Trump has recently taken to accusing a private citizen of murder. A reasonable interpretation might be that this is defamatory. Still, in the case of defamation, there are legal remedies available to the aggrieved party.
So by the same token, a reasonable person could also conclude that while Trump’s tweets are creating private legal exposure for him, on balance banning him would cause more harm than good.
Wait—so now you say that Twitter shouldn’t ban Trump?
The vast majority of the time, it is true that the remedy to bad speech is more speech, because in the marketplace of ideas, the good will tend to crowd out the bad.
But that isn’t always true.
There are moments when bad speech becomes especially dangerous and, because of temporal and logistical constraints, difficult to counter. There are times when the immediate damage caused by bad speech is so great that we would rather not wait around for the good speech.
Imagine what would happen if, on November 4, Joe Biden has won the election and President Trump tweets something like this:
Election was RIGGED. I beat Sleepy Joe and the Fake News media knows it. Looking at some very strong responses. Stay tuned!
I think you will agree that this is not an entirely fanciful possibility.
In the event that this—or something like it—were to happen, President Trump would be triggering a full-blown constitutional crisis on a scale not seen since 1876, one that endangers the peaceful transition of power. There would be no legal reason for such a tweet—if the president were to suspect election irregularities, he would have a variety of legal remedies available to him. Certainly the Republican National Committee would have conservative-lawyer tiger teams pushing every available legal button.

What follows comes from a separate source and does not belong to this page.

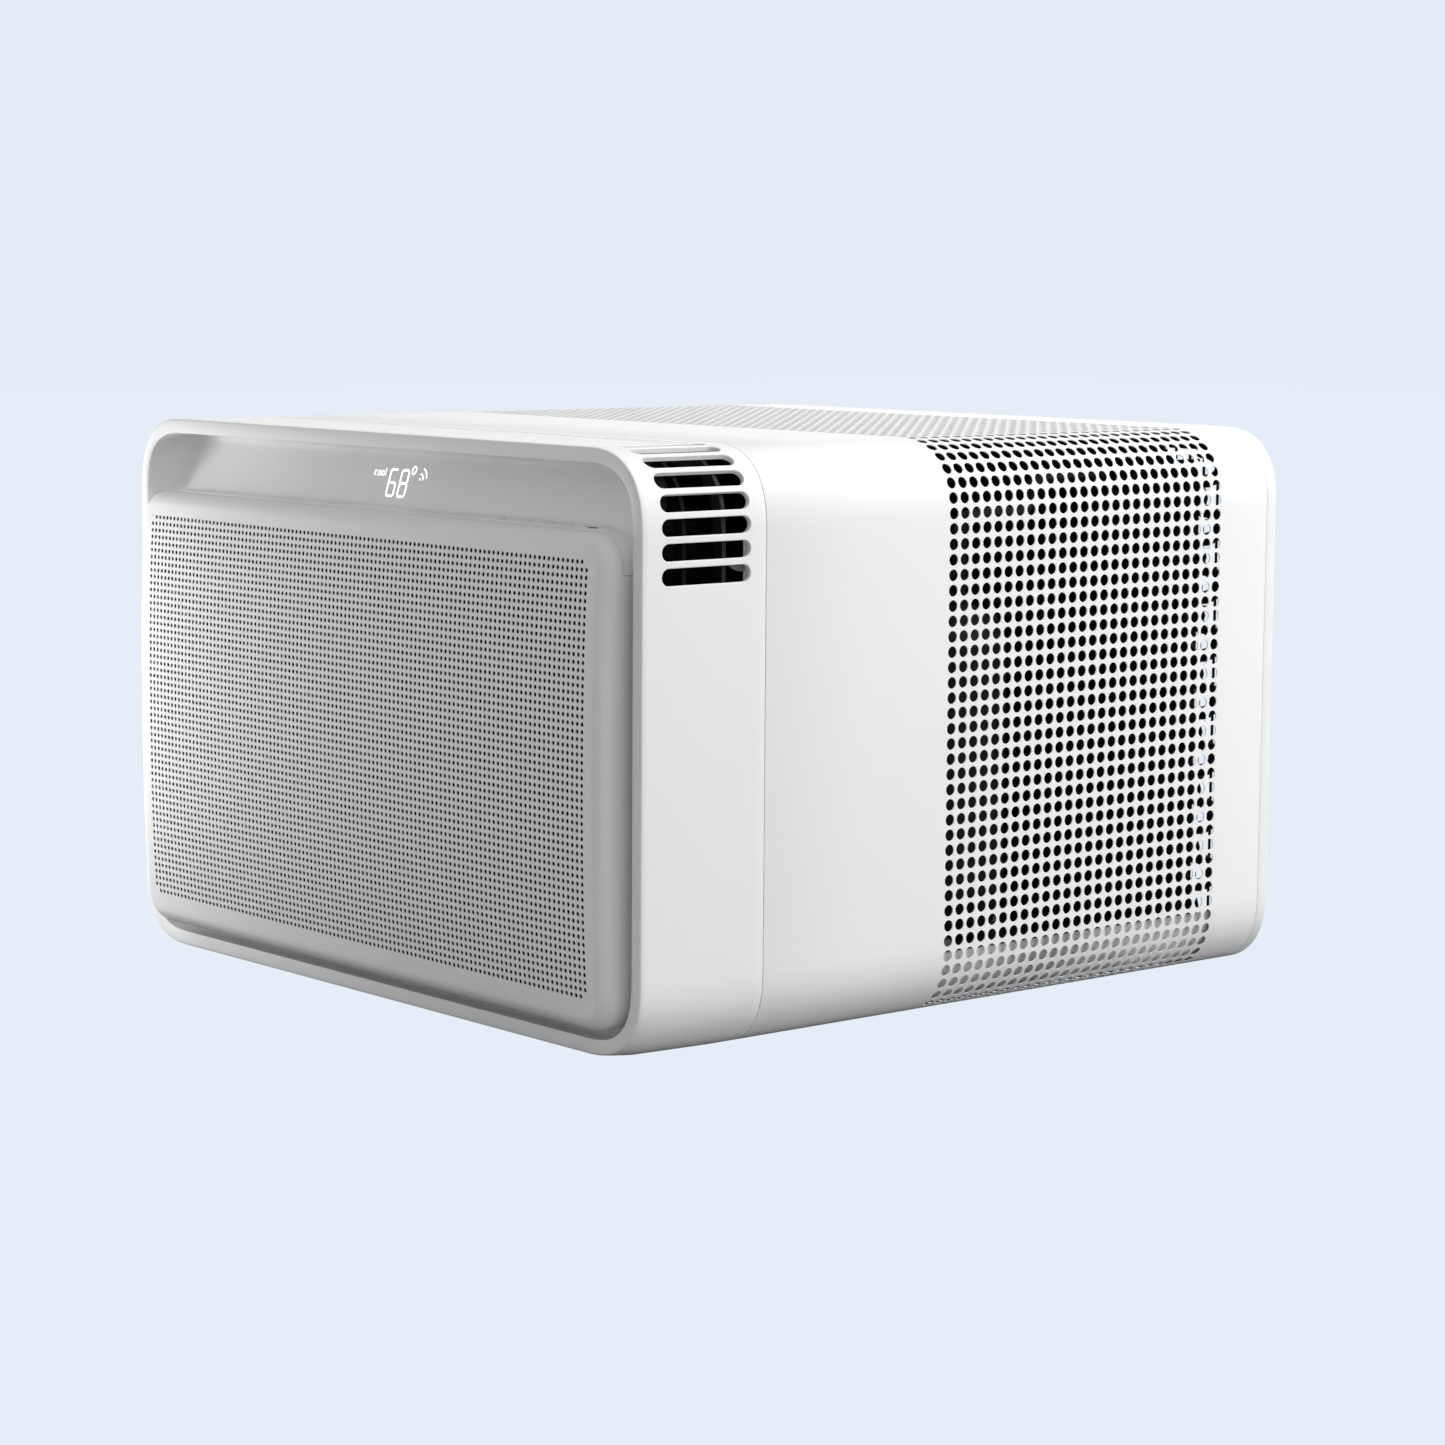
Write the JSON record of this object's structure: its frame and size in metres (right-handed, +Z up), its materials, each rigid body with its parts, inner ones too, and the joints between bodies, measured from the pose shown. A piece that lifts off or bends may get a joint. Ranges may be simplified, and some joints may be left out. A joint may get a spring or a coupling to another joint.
{
  "type": "window air conditioner",
  "caption": "Box window air conditioner with a tilting perforated intake panel, wrap-round outlet slots, shelf buttons and a fan rotor inside.",
  "frame": {"origin": "on the ground under the middle of the whole object", "axes": "+Z up; the front with the intake panel faces -Y; +X is to the right seen from the front"},
  "size_m": [0.5124, 0.5258, 0.34],
  "materials": {
    "white_plastic": "satin, very finely textured",
    "white_paint": "satin powder coat",
    "black_plastic": "matte",
    "zinc_steel": "zinc-plated sheet",
    "aluminium": "mill finish fins",
    "copper": "bare copper tube",
    "dark_paint": "satin black paint",
    "rubber": "matte",
    "circuit": "solder mask",
    "filter_cloth": "woven mesh",
    "smoked_window": "gloss"
  },
  "bodies": {
    "chassis": {"front_shell": "white_plastic", "recess_tray": "white_plastic", "rear_frame": "white_plastic", "cabinet_sleeve": "white_paint", "outlet_duct": "black_plastic", "outlet_rib_front": "black_plastic", "outlet_rib_rear": "black_plastic", "scroll_housing": "black_plastic", "terminal_cover": "black_plastic", "fan_shroud": "black_plastic", "hinge_pin_left": "zinc_steel", "hinge_pin_right": "zinc_steel", "base_pan": "zinc_steel", "rear_screw_1": "zinc_steel", "rear_screw_2": "zinc_steel", "rear_screw_3": "zinc_steel", "rear_screw_4": "zinc_steel", "motor_bracket": "zinc_steel", "bulkhead": "zinc_steel", "compressor_nut_1": "zinc_steel", "compressor_nut_2": "zinc_steel", "compressor_nut_3": "zinc_steel", "control_box": "zinc_steel", "evaporator_coil": "aluminium", "condenser_coil": "aluminium", "run_capacitor": "aluminium", "evaporator_header": "copper", "condenser_header": "dark_paint", "discharge_tube": "dark_paint", "liquid_tube": "dark_paint", "rear_guard": "dark_paint", "fan_motor": "dark_paint", "compressor": "dark_paint", "accumulator": "dark_paint", "suction_tube": "rubber", "front_seal": "rubber", "drain_plug": "rubber", "cord_gland": "rubber", "grommet_1": "rubber", "grommet_2": "rubber", "grommet_3": "rubber", "display_board": "circuit", "button_board": "circuit", "control_board": "circuit", "sensor_window": "smoked_window"},
    "intake_panel_body": {"intake_panel": "white_plastic", "filter_frame": "black_plastic", "filter_mesh": "filter_cloth", "panel_catch_left": "zinc_steel", "panel_catch_right": "zinc_steel"},
    "button_1_body": {"button_1": "white_plastic"},
    "button_2_body": {"button_2": "white_plastic"},
    "button_3_body": {"button_3": "white_plastic"},
    "button_4_body": {"button_4": "white_plastic"},
    "button_5_body": {"button_5": "white_plastic"},
    "rotor": {"motor_shaft": "zinc_steel", "blower_wheel": "black_plastic", "condenser_fan": "black_plastic"}
  },
  "joints": [
    {"name": "panel_tilt", "type": "hinge", "parent": "chassis", "child": "intake_panel_body", "pos_m": [0, -0.2371, 0.025], "axis": [1, 0, 0], "range_deg": [0, 20]},
    {"name": "button_1_press", "type": "slide", "parent": "chassis", "child": "button_1_body", "axis": [0, 0, -1], "range_m": [0, 0.0012], "stiffness_N_per_m": 350, "springref_m": -0.0004},
    {"name": "button_2_press", "type": "slide", "parent": "chassis", "child": "button_2_body", "axis": [0, 0, -1], "range_m": [0, 0.0012], "stiffness_N_per_m": 350, "springref_m": -0.0004},
    {"name": "button_3_press", "type": "slide", "parent": "chassis", "child": "button_3_body", "axis": [0, 0, -1], "range_m": [0, 0.0012], "stiffness_N_per_m": 350, "springref_m": -0.0004},
    {"name": "button_4_press", "type": "slide", "parent": "chassis", "child": "button_4_body", "axis": [0, 0, -1], "range_m": [0, 0.0012], "stiffness_N_per_m": 350, "springref_m": -0.0004},
    {"name": "button_5_press", "type": "slide", "parent": "chassis", "child": "button_5_body", "axis": [0, 0, -1], "range_m": [0, 0.0012], "stiffness_N_per_m": 350, "springref_m": -0.0004},
    {"name": "rotor_spin", "type": "hinge", "parent": "chassis", "child": "rotor", "pos_m": [-0.035, 0.0629, 0.165], "axis": [0, 1, 0], "continuous": true}
  ]
}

No, such a tweet would have one purpose and only one purpose: to destabilize the American government and incite a portion of the citizenry at a moment of flux.

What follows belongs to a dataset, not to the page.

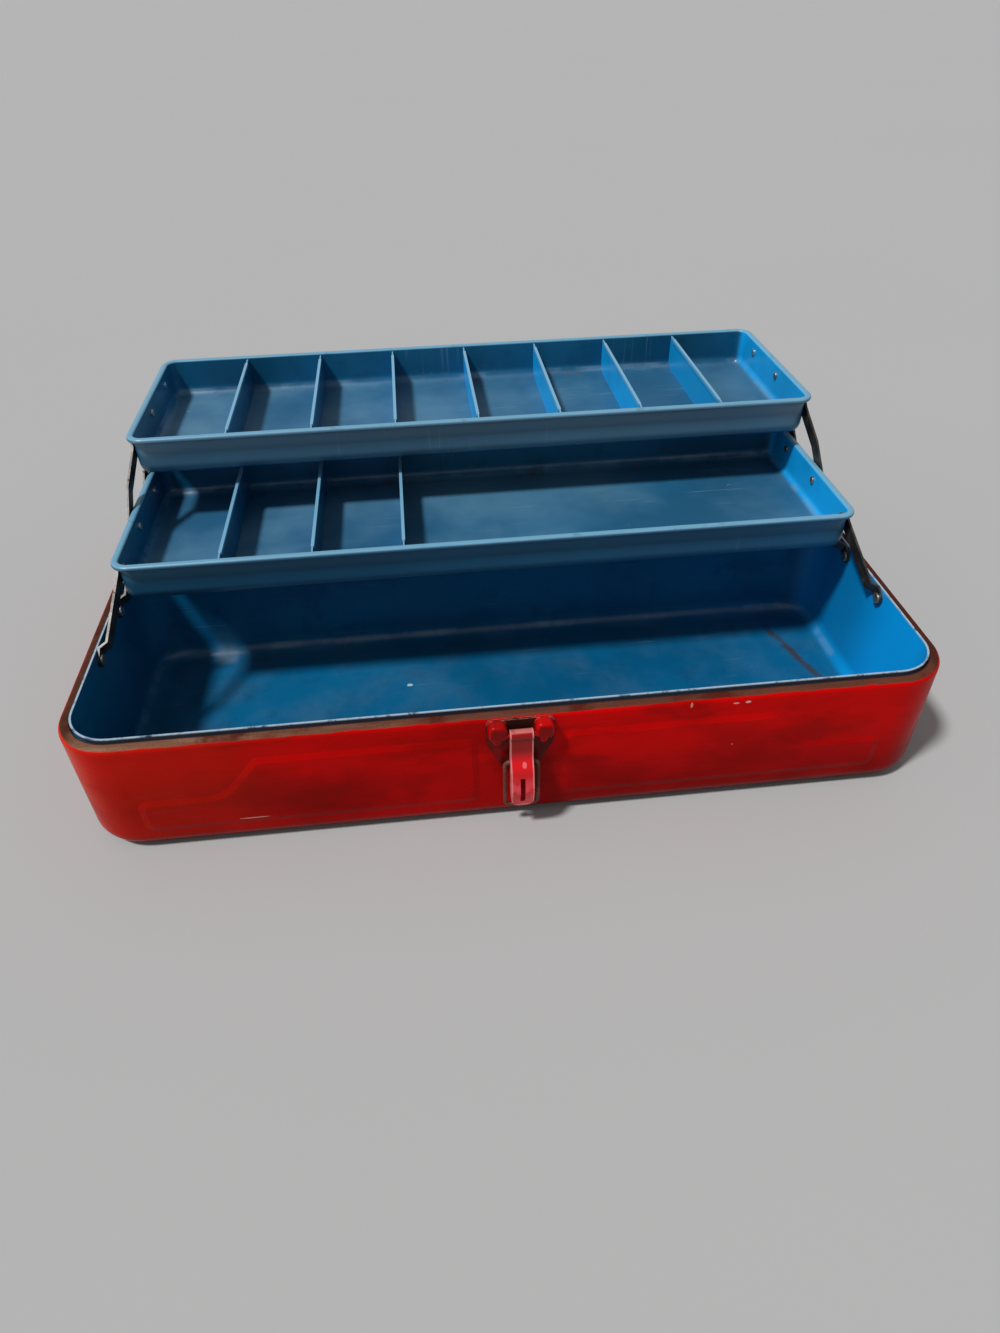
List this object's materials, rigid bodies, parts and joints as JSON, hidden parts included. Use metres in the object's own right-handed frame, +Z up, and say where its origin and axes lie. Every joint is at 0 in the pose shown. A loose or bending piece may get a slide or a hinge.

Now maybe this imaginary scenario never comes to fruition.
Maybe Trump beats Joe Biden like a drum and wins re-election handily.

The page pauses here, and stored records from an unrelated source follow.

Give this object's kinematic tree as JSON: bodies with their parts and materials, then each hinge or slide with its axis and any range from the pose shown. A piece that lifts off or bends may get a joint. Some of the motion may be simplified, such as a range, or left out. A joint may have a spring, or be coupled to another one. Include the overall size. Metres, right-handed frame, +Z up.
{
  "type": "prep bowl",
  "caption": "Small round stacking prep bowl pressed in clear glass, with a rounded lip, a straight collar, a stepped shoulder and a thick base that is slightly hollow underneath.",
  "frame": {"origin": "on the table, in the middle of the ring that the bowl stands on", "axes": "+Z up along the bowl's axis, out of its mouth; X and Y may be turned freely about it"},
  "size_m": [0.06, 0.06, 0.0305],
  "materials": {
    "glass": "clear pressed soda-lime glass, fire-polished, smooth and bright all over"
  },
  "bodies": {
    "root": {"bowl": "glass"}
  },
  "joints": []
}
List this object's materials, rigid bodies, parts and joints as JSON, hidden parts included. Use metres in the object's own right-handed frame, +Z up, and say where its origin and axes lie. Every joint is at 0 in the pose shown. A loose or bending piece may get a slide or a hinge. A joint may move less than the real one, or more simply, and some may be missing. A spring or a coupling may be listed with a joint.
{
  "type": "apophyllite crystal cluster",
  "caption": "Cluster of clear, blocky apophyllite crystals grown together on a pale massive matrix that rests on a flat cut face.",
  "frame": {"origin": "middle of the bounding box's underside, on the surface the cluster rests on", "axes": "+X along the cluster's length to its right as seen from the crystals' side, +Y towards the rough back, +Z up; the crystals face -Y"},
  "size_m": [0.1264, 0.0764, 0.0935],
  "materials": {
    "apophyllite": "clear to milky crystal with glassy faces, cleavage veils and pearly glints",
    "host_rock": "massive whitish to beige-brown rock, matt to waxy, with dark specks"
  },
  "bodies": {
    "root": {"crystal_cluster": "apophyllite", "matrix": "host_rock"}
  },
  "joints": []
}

Or maybe Trump loses and is graceful and patriotic as he helps prepare the way for his successor.
But I wouldn’t, you know, want to bet the Republic on that.
And if I worked for Twitter, I would be gaming out this scenario right now and trying to figure out what to do should it materialize.
Because as nice as the idea of “more speech beats bad speech” is, Twitter is not a suicide pact.
Why is it Twitter’s job to decide whether or not the president should be banned?
In a perfect world, it wouldn’t be.
Ideally, a president would have the decency and temperament, experience and prudence to keep from saying the kinds of things Trump routinely says on Twitter.
And if you wind back the clock to, say, 1970, or 1990, or 2015, there were all sorts of guardrails in place that would have stopped a Republican president from saying the things Donald Trump says.
His advisers would have told him to cut it out.
If they didn’t, then conservative intellectuals would have taken him to the woodshed.
If they didn’t, then congressional Republicans would have told him to lock it down.
And eventually, by hook or by crook, the president would have gotten the message.
Those guardrails are all gone. Trump’s advisers are his family. Congressional Republicans are more beholden to Trump than any party has ever been to a president. And Conservatism Inc.?
lol jk
So it falls to Twitter to police its own platform because the old norms of self-policing are gone.
Rick Santorum used to have a good riff about this idea, though in a slightly different context: Santorum was talking about how a democracy can only work if the people are virtuous, because the government can’t possibly legislate all aspects of good behavior. You need people not to do some of the bad stuff simply because they know it’s wrong.
Once the mores die, democracy becomes unworkable and people are no longer able to govern themselves, because our society is so complex and multileveled that you cannot legislate every important idea.
Now that the world is what it is, Twitter has been placed in an unenviable position:
The company can either be the arbiter of some basic shared liberal values. Or it can be a tool used by a political figure who is authoritarian-curious.
Twitter might not have to make that choice today. Reasonable people can disagree on this score.
If Twitter is very lucky, they might not have to make it ever.
Hope for the best; plan for the worst.